An action-romance-family drama dubbed from Tamil, Pooja is an extraordinarily ordinary film, made up of an ordinary plotline moved along by ordinary characters saying and doing all of the ordinary things that are required for the film to end. It is not bad in any single way, but nor can you apply the adjective "good" to it all that much.
However, the film also subverts expectations in some very shocking ways that manifest themselves in things that do not happen rather than in things that do.
Let's get the things that did happen, over with. So, Vishal plays Vishal who lends money to farmers at the marketplace in the town of Bobbili. His slap-happy tendencies lead to the local "don" Singannapatrudu (Mukesh Tiwari) trying his best to wipe Vishal off of the face of this planet. Meanwhile, unbeknownst to either Vishal or Singanna, Singanna is also trying to discredit Vishal's family, which, contradictory to his humble abode and lifestyle in Bobbili, is actually quite wealthy and influential.
Oh, and there is also a "love" track involving Divya (Shruthi Hassan), which is quite pleasant but seems to have been gavaged into a story that seems to have had enough.
For the most part, Pooja will have you quite satisfied with your lot in life. The plot is especially mundane, but competent acting manages to make it just entertaining enough, especially when coupled with the occasionally witty dialogue, at least up until quarter of the way through the second half. Post this point, though, the film manages to lose all structure, stretching each plot point beyond recognition, and exponentially increasing the drama that the movie had kept at refreshingly low levels (relatively speaking, i. e. - it is a dubbed-from-Tamil masala we're talking about) up until then.
Talking about things that Pooja kept at refreshingly low levels, how 'bout the victim woman, are we right guys? The character of Divya, although lacking too much of a personality, is kept from being a watering pot victim right up until it becomes completely unavoidable. Also, the film contains very little actual gore despite being quite action-heavy. The comedy track, unlike in most Tamil movies, at least tries to integrate itself with the story line, and is actually clever-ish. There are little-to-zero vulgarity and double entendres.
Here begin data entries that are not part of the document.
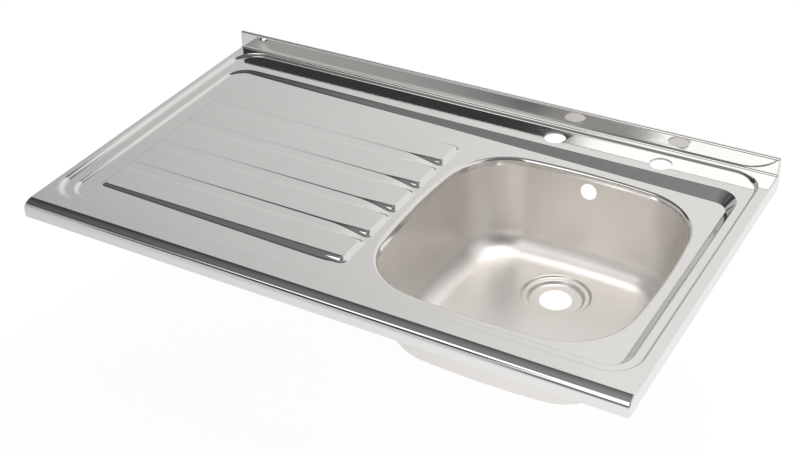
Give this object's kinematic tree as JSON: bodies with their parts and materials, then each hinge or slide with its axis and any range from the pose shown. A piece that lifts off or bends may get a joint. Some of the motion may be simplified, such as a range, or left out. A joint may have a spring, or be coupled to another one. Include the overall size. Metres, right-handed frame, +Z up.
{
  "type": "kitchen sink with drainboard",
  "caption": "Lay-on stainless kitchen sink: one bowl on the right, a ribbed drainer on the left, an upstand along the back and punched tap holes.",
  "frame": {"origin": "in the cabinet seat, the plane on which the battens under the rim stand, at the middle of the front batten", "axes": "+X to the right, from the drainer to the bowl; +Y to the wall; +Z up"},
  "size_m": [1, 0.6, 0.2099],
  "materials": {
    "polished_steel": "polished",
    "satin_steel": "satin",
    "weld_steel": "matte",
    "plated_steel": "zinc plated",
    "screw_steel": "zinc plated",
    "damping_pad": "matte",
    "timber": "sawn"
  },
  "bodies": {
    "root": {"deck_sheet": "polished_steel", "bowl_shell": "satin_steel", "bowl_seam_weld": "weld_steel", "tap_hole_plate": "plated_steel", "drainer_channel_1": "plated_steel", "drainer_channel_2": "plated_steel", "drainer_channel_3": "plated_steel", "drainer_pad_1": "damping_pad", "drainer_pad_2": "damping_pad", "bowl_base_pad": "damping_pad", "bowl_side_pad_left": "damping_pad", "bowl_side_pad_right": "damping_pad", "front_batten": "timber", "rear_batten": "timber", "left_batten": "timber", "right_batten": "timber", "fixing_plate_front_left": "plated_steel", "fixing_plate_front_right": "plated_steel", "fixing_plate_rear_left": "plated_steel", "fixing_plate_rear_right": "plated_steel", "fixing_plate_screws": "screw_steel"}
  },
  "joints": []
}
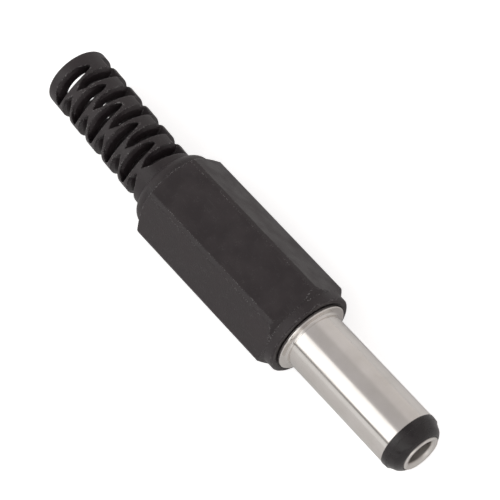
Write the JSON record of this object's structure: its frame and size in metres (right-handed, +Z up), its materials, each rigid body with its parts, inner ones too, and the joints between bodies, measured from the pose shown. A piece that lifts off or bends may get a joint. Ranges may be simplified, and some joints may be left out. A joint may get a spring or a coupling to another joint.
{
  "type": "dc barrel plug",
  "caption": "Round DC power plug with a plated barrel, insulated nose, and a black screw-on hexagonal cover that ends in a slotted bend relief.",
  "frame": {"origin": "on the plug's axis at the root of the straight barrel, where the flange's fillet ends", "axes": "+X along the barrel towards the nose, +Z up with the plug lying on one flat of the hexagon, +Y to the left of the nose"},
  "size_m": [0.0469, 0.0092, 0.0082],
  "materials": {
    "moulded_cover": "black moulded plastic, satin, with fine scuffs",
    "plated_barrel": "nickel plating, satin, slightly warm",
    "nose_plastic": "black moulded plastic, smooth",
    "plated_contact": "nickel plating, bright",
    "fibre_washer": "brown fibre board",
    "tinned_sheet": "tinned sheet, dull"
  },
  "bodies": {
    "cover": {"cover": "moulded_cover"},
    "plug": {"outer_sleeve": "plated_barrel", "nose_insulator": "nose_plastic", "centre_contact": "plated_contact", "insulating_washer": "fibre_washer", "sleeve_terminal": "tinned_sheet", "centre_terminal": "tinned_sheet"}
  },
  "joints": [
    {"name": "cover_unscrew", "type": "slide", "parent": "cover", "child": "plug", "axis": [1, 0, 0], "range_m": [0, 0.018]}
  ]
}
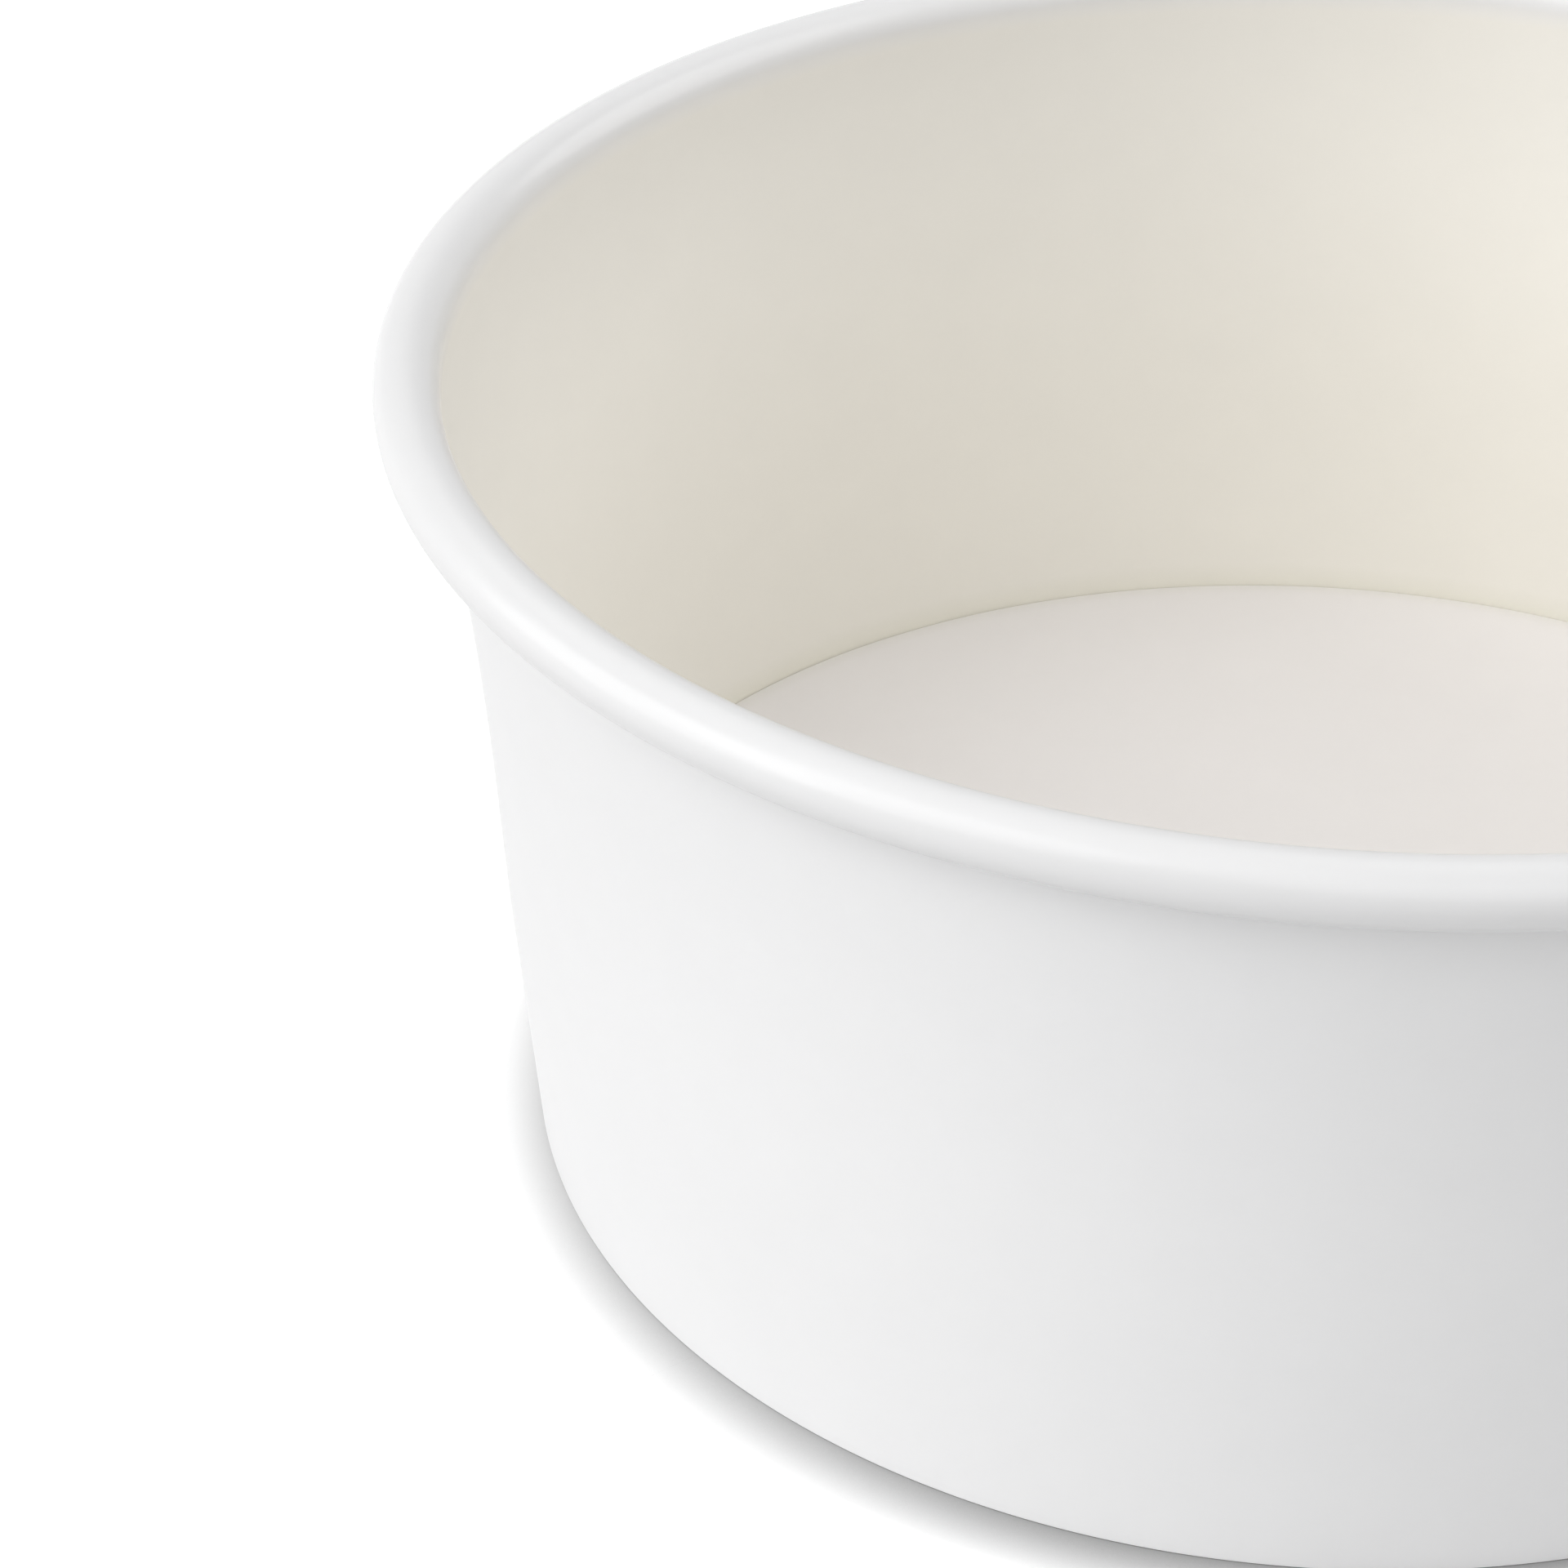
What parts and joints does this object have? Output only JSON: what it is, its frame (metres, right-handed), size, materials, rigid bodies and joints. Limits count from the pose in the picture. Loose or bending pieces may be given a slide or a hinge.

And, most importantly of all, at least to this writer, there are comparatively fewer odds against which our hero must triumph, which means he gets to work a lot less harder than most of our "heroes" in order to solve problems that are the same amount of inconsequential, i. e. a lot amount. This, however, is also a characteristic that might have been helped along by the fact that the villain is rather dim, which doesn't say much for the overall importance relegated to character development in the movie.
Vishal is quite personable, and plays his character with charming conviction. It would be nice to see him in something other than this sort of mass entertainer. Shruthi Hassan is all the things that a South Indian heroine should be - pretty, bubbly and "glamorous" (whatever that means); however, she also brings in a blink-and-you'll-miss-it amount of intelligence to her otherwise mediocre character. Also, the chemistry shared by Vishal and Hassan works well, and lifts the mood of the film when the soggy plot weighs it down.
Sathyaraj, Soori, Mukesh Tiwari and the rest of the cast do as well as is possible with the half-baked characters they are expected to portray.
The cinematography is excellent and actively improves the quality of many a badly written scene. The edit team, though, should have gotten busier. The music matches the overall tone of the film - falling right at the middle of the spectrum between good and bad.
In all, Pooja is one of those rare family-oriented films that you can actually watch with your family without worrying about scandalizing or horrifying the old and the young. Too bad, it isn't good enough for you to actually go to the effort of gathering them all to watch it.